• [The task]
Print exactly those lines that run from the beginning of the data to the line bearing "to the camera.", inclusive.

• [Data section]
***

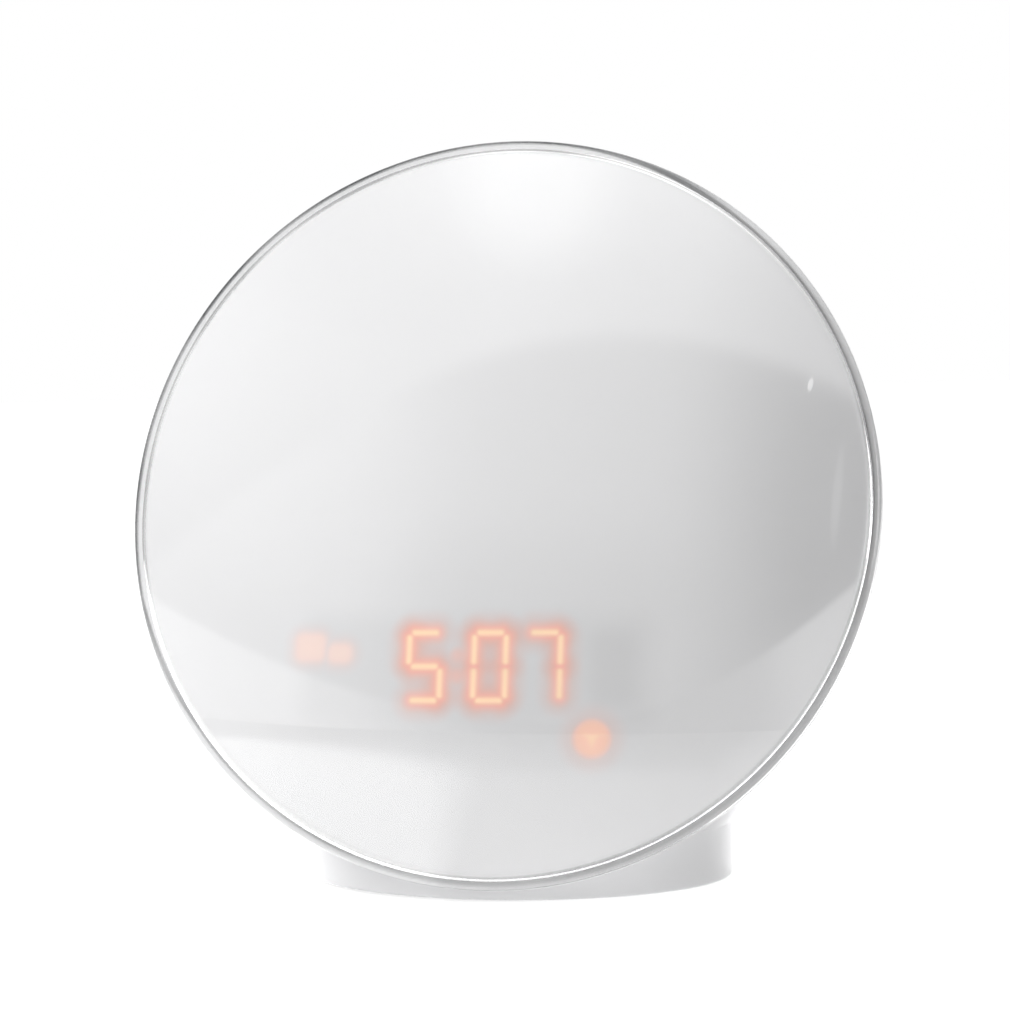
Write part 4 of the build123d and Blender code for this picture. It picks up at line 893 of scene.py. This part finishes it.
def surround(tree, ambient):
    """White for the camera, one map of light for matt surfaces and another for mirrors and clear pieces."""
    tree.nodes.clear()
    coords = add(tree, "ShaderNodeTexCoord")
    way = add(tree, "ShaderNodeSeparateXYZ", {0: coords.outputs["Generated"]})
    x, y, z = way.outputs[0], way.outputs[1], way.outputs[2]
    matt = add(tree, "ShaderNodeMath", {0: matt_light(tree, x, y, z), 1: ambient}, operation="MULTIPLY")
    path = add(tree, "ShaderNodeLightPath")
    sharp = gathered(tree, [path.outputs["Is Glossy Ray"], path.outputs["Is Transmission Ray"]], "MAXIMUM")
    lit = add(tree, "ShaderNodeMix", {0: sharp, 2: matt, 3: mirrored_room(tree, x, y, z)})
    level = add(tree, "ShaderNodeMix", {0: path.outputs["Is Camera Ray"], 2: lit, 3: 1.0})
    sky = add(tree, "ShaderNodeBackground", {"Color": level, "Strength": 1.0})
    add(tree, "ShaderNodeOutputWorld", {"Surface": sky})


def studio_paper():
    """White backdrop paper, matt: it keeps a shadow and glows, so it looks white to the camera.

    Its glow in mirrors is bright close by and at the left: side level times (0.5 / distance - 0.2). It
    stays below a ceiling, and it never falls below the table's far edge, which is brighter on the right.
    """
    glow, mirror_ceiling = 0.7, 2.2
    material, tree = new_material("studio_paper")
    path = add(tree, "ShaderNodeLightPath")
    coords = add(tree, "ShaderNodeTexCoord")
    place = add(tree, "ShaderNodeSeparateXYZ", {0: coords.outputs["Object"]})
    x, y = place.outputs[0], place.outputs[1]
    distance = add(tree, "ShaderNodeVectorMath", {0: coords.outputs["Object"]},
                   operation="LENGTH").outputs["Value"]

    bearing = add(tree, "ShaderNodeMath", {0: x, 1: y}, operation="DIVIDE")
    side = add(tree, "ShaderNodeMapRange", {0: bearing, 1: 0.2, 2: 1.0, 3: 1.0, 4: 6.0})
    near = add(tree, "ShaderNodeMath", {0: 0.5, 1: distance}, operation="DIVIDE")
    falling = add(tree, "ShaderNodeMath", {0: near, 1: 0.2}, operation="SUBTRACT")
    held = add(tree, "ShaderNodeClamp", {0: falling, 1: 0.2, 2: 1.2})
    ahead = add(tree, "ShaderNodeMath", {0: held, 1: side}, operation="MULTIPLY")
    capped = add(tree, "ShaderNodeMath", {0: ahead, 1: mirror_ceiling}, operation="MINIMUM")
    least = add(tree, "ShaderNodeMapRange", {0: bearing, 1: -0.3, 2: -0.45, 3: 0.75, 4: 1.5})
    mirrored = gathered(tree, [capped, least], "MAXIMUM")

    # matt surfaces get light back from the paper close to the foot's right half
    around = add(tree, "ShaderNodeMapRange", {0: distance, 1: 0.055, 2: 0.08, 3: 0.35, 4: 0.0})
    from_left = add(tree, "ShaderNodeMapRange", {0: x, 1: -0.03, 2: 0.03})
    to_right = add(tree, "ShaderNodeMapRange", {0: x, 1: 0.04, 2: 0.055, 3: 1.0, 4: 0.0})
    bounced = gathered(tree, [around, from_left, to_right, path.outputs["Is Diffuse Ray"]], "MULTIPLY")

    seen = gathered(tree, [path.outputs["Is Camera Ray"], path.outputs["Is Transmission Ray"]], "MAXIMUM")
    direct = add(tree, "ShaderNodeMath", {0: seen, 1: glow, 2: bounced}, operation="MULTIPLY_ADD")
    strength = add(tree, "ShaderNodeMix", {0: path.outputs["Is Glossy Ray"], 2: direct, 3: mirrored})
    paper = add(tree, "ShaderNodeBsdfDiffuse", {"Color": linear("#D6D6D6")})
    light = add(tree, "ShaderNodeEmission", {"Color": linear("#FFFFFF"), "Strength": strength})
    finish_material(tree, add(tree, "ShaderNodeAddShader", {0: paper, 1: light}))
    return material


def lay_floor():
    """Wide square of paper, level with the feet."""
    corners = [(x * FLOOR_REACH, y * FLOOR_REACH, FLOOR_HEIGHT)
               for x, y in ((-1, -1), (1, -1), (1, 1), (-1, 1))]
    mesh = bpy.data.meshes.new("floor")
    mesh.from_pydata(corners, [], [(0, 1, 2, 3)])
    mesh.materials.append(studio_paper())
    floor = bpy.data.objects.new("floor", mesh)
    bpy.context.scene.collection.objects.link(floor)


def hang_softbox(scene, target, power):
    """Square lamp at the upper left that looks at the target. The camera and mirrors don't see it."""
    lamp = bpy.data.lights.new("left_softbox", "AREA")
    lamp.shape = "RECTANGLE"
    lamp.size = SOFTBOX_SIDE
    lamp.size_y = SOFTBOX_SIDE
    lamp.energy = power
    holder = bpy.data.objects.new("left_softbox", lamp)
    scene.collection.objects.link(holder)
    holder.location = target + Vector(SOFTBOX_PLACE)
    holder.rotation_euler = (target - holder.location).to_track_quat("-Z", "Y").to_euler()
    holder.visible_camera = False
    holder.visible_glossy = False
    holder.visible_transmission = False


def place_camera(scene, target, settings):
    """Camera at a distance from the target; the roll turns its right and up about the line of sight."""
    turn, roll = settings.azimuth, settings.roll
    back = Vector(towards_viewer(turn, settings.elevation))
    right = Vector((cos(turn), sin(turn), 0))
    up = back.cross(right)
    seen_right = cos(roll) * right - sin(roll) * up
    seen_up = sin(roll) * right + cos(roll) * up
    camera = bpy.data.objects.new("camera", bpy.data.cameras.new("camera"))
    scene.collection.objects.link(camera)
    camera.matrix_world = Matrix((seen_right, seen_up, back)).transposed().to_4x4()
    camera.location = target + settings.distance * back
    camera.data.lens = settings.focal
    camera.data.sensor_width = SENSOR_WIDTH
    camera.data.shift_x = PICTURE_SHIFT[0] / PICTURE_SIDE
    camera.data.shift_y = PICTURE_SHIFT[1] / PICTURE_SIDE
    camera.data.clip_start = 0.01
    scene.camera = camera


class ALARM_CLOCK_OT_stage(bpy.types.Operator):
    """Set the floor, lights, surroundings and camera."""

    bl_idname = "alarm_clock.stage"
    bl_label = "Studio"

    def execute(self, context):
        scene = context.scene
        settings = scene.alarm_clock.stage
        centre = Vector(FACE_CENTRE / 1000)
        scene.view_settings.view_transform = "Standard"
        scene.world = bpy.data.worlds.new("studio")
        scene.world.use_nodes = True
        surround(scene.world.node_tree, settings.ambient)
        lay_floor()
        hang_softbox(scene, centre, settings.key_power)
        place_camera(scene, centre, settings)
        return {"FINISHED"}


# ---- panel and start ----
class ALARM_CLOCK_PT_panel(bpy.types.Panel):
    """Lists the clock's settings and steps."""

    bl_label = "Alarm Clock"
    bl_space_type = "VIEW_3D"
    bl_region_type = "UI"
    bl_category = "Alarm Clock"

    def draw(self, context):
        settings = context.scene.alarm_clock
        for group in (settings.face, settings.display, settings.case, settings.stage):
            box = self.layout.box()
            for name in group.bl_rna.properties.keys():
                if name not in ("rna_type", "name"):
                    box.prop(group, name)
        for operator in STEPS:
            self.layout.operator(operator.bl_idname)


STEPS = (ALARM_CLOCK_OT_cover, ALARM_CLOCK_OT_diffuser, ALARM_CLOCK_OT_case, ALARM_CLOCK_OT_keys,
         ALARM_CLOCK_OT_inside, ALARM_CLOCK_OT_stage)
CLASSES = (FaceSettings, DisplaySettings, CaseSettings, StageSettings, ClockSettings, *STEPS,
           ALARM_CLOCK_PT_panel)


def register():
    """Register the classes and the scene's settings."""
    for cls in CLASSES:
        bpy.utils.register_class(cls)
    bpy.types.Scene.alarm_clock = bpy.props.PointerProperty(type=ClockSettings)


def unregister():
    """Take the settings and classes away again."""
    del bpy.types.Scene.alarm_clock
    for cls in reversed(CLASSES):
        bpy.utils.unregister_class(cls)


def main():
    """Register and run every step."""
    register()
    bpy.ops.alarm_clock.cover()
    bpy.ops.alarm_clock.diffuser()
    bpy.ops.alarm_clock.case()
    bpy.ops.alarm_clock.keys()
    bpy.ops.alarm_clock.inside()
    bpy.ops.alarm_clock.stage()


if __name__ == "__main__":
    main()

***

• [The reply]
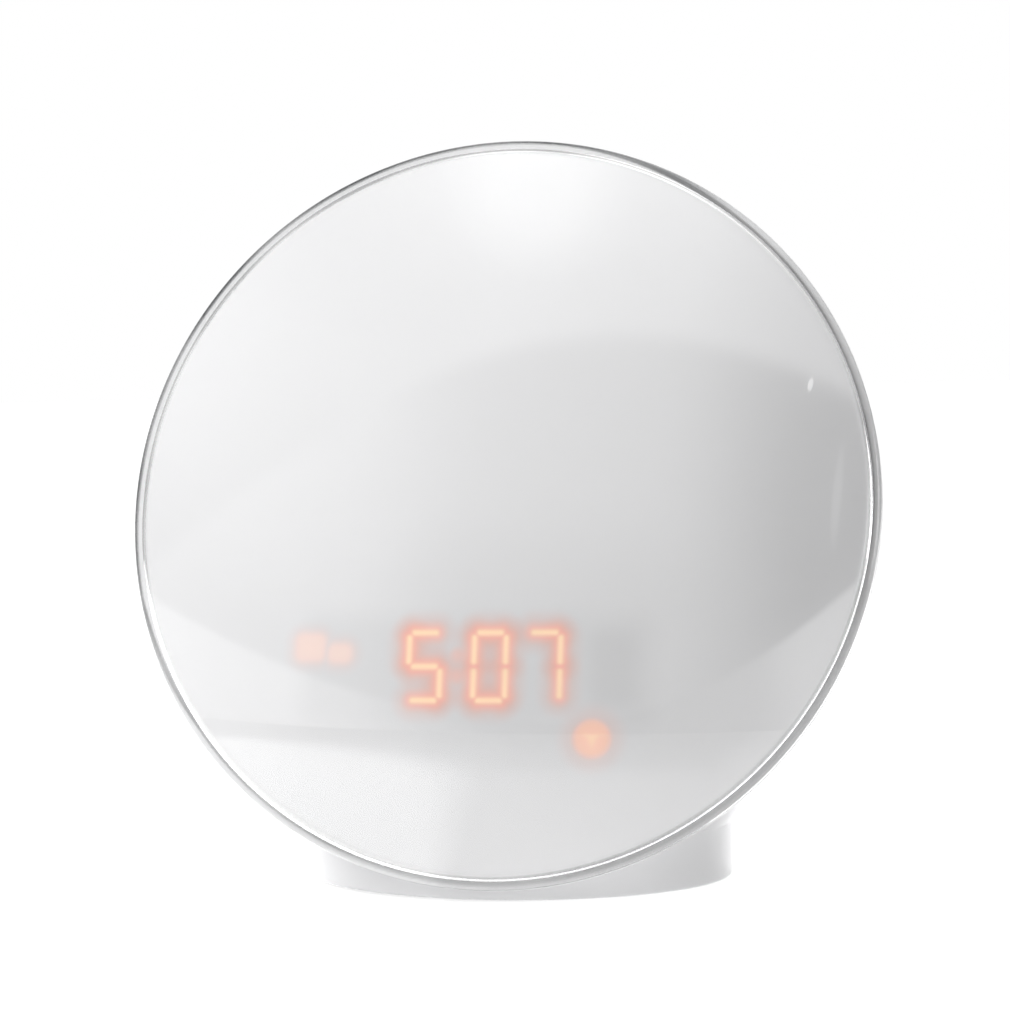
Write part 4 of the build123d and Blender code for this picture. It picks up at line 893 of scene.py. This part finishes it.
def surround(tree, ambient):
    """White for the camera, one map of light for matt surfaces and another for mirrors and clear pieces."""
    tree.nodes.clear()
    coords = add(tree, "ShaderNodeTexCoord")
    way = add(tree, "ShaderNodeSeparateXYZ", {0: coords.outputs["Generated"]})
    x, y, z = way.outputs[0], way.outputs[1], way.outputs[2]
    matt = add(tree, "ShaderNodeMath", {0: matt_light(tree, x, y, z), 1: ambient}, operation="MULTIPLY")
    path = add(tree, "ShaderNodeLightPath")
    sharp = gathered(tree, [path.outputs["Is Glossy Ray"], path.outputs["Is Transmission Ray"]], "MAXIMUM")
    lit = add(tree, "ShaderNodeMix", {0: sharp, 2: matt, 3: mirrored_room(tree, x, y, z)})
    level = add(tree, "ShaderNodeMix", {0: path.outputs["Is Camera Ray"], 2: lit, 3: 1.0})
    sky = add(tree, "ShaderNodeBackground", {"Color": level, "Strength": 1.0})
    add(tree, "ShaderNodeOutputWorld", {"Surface": sky})


def studio_paper():
    """White backdrop paper, matt: it keeps a shadow and glows, so it looks white to the camera.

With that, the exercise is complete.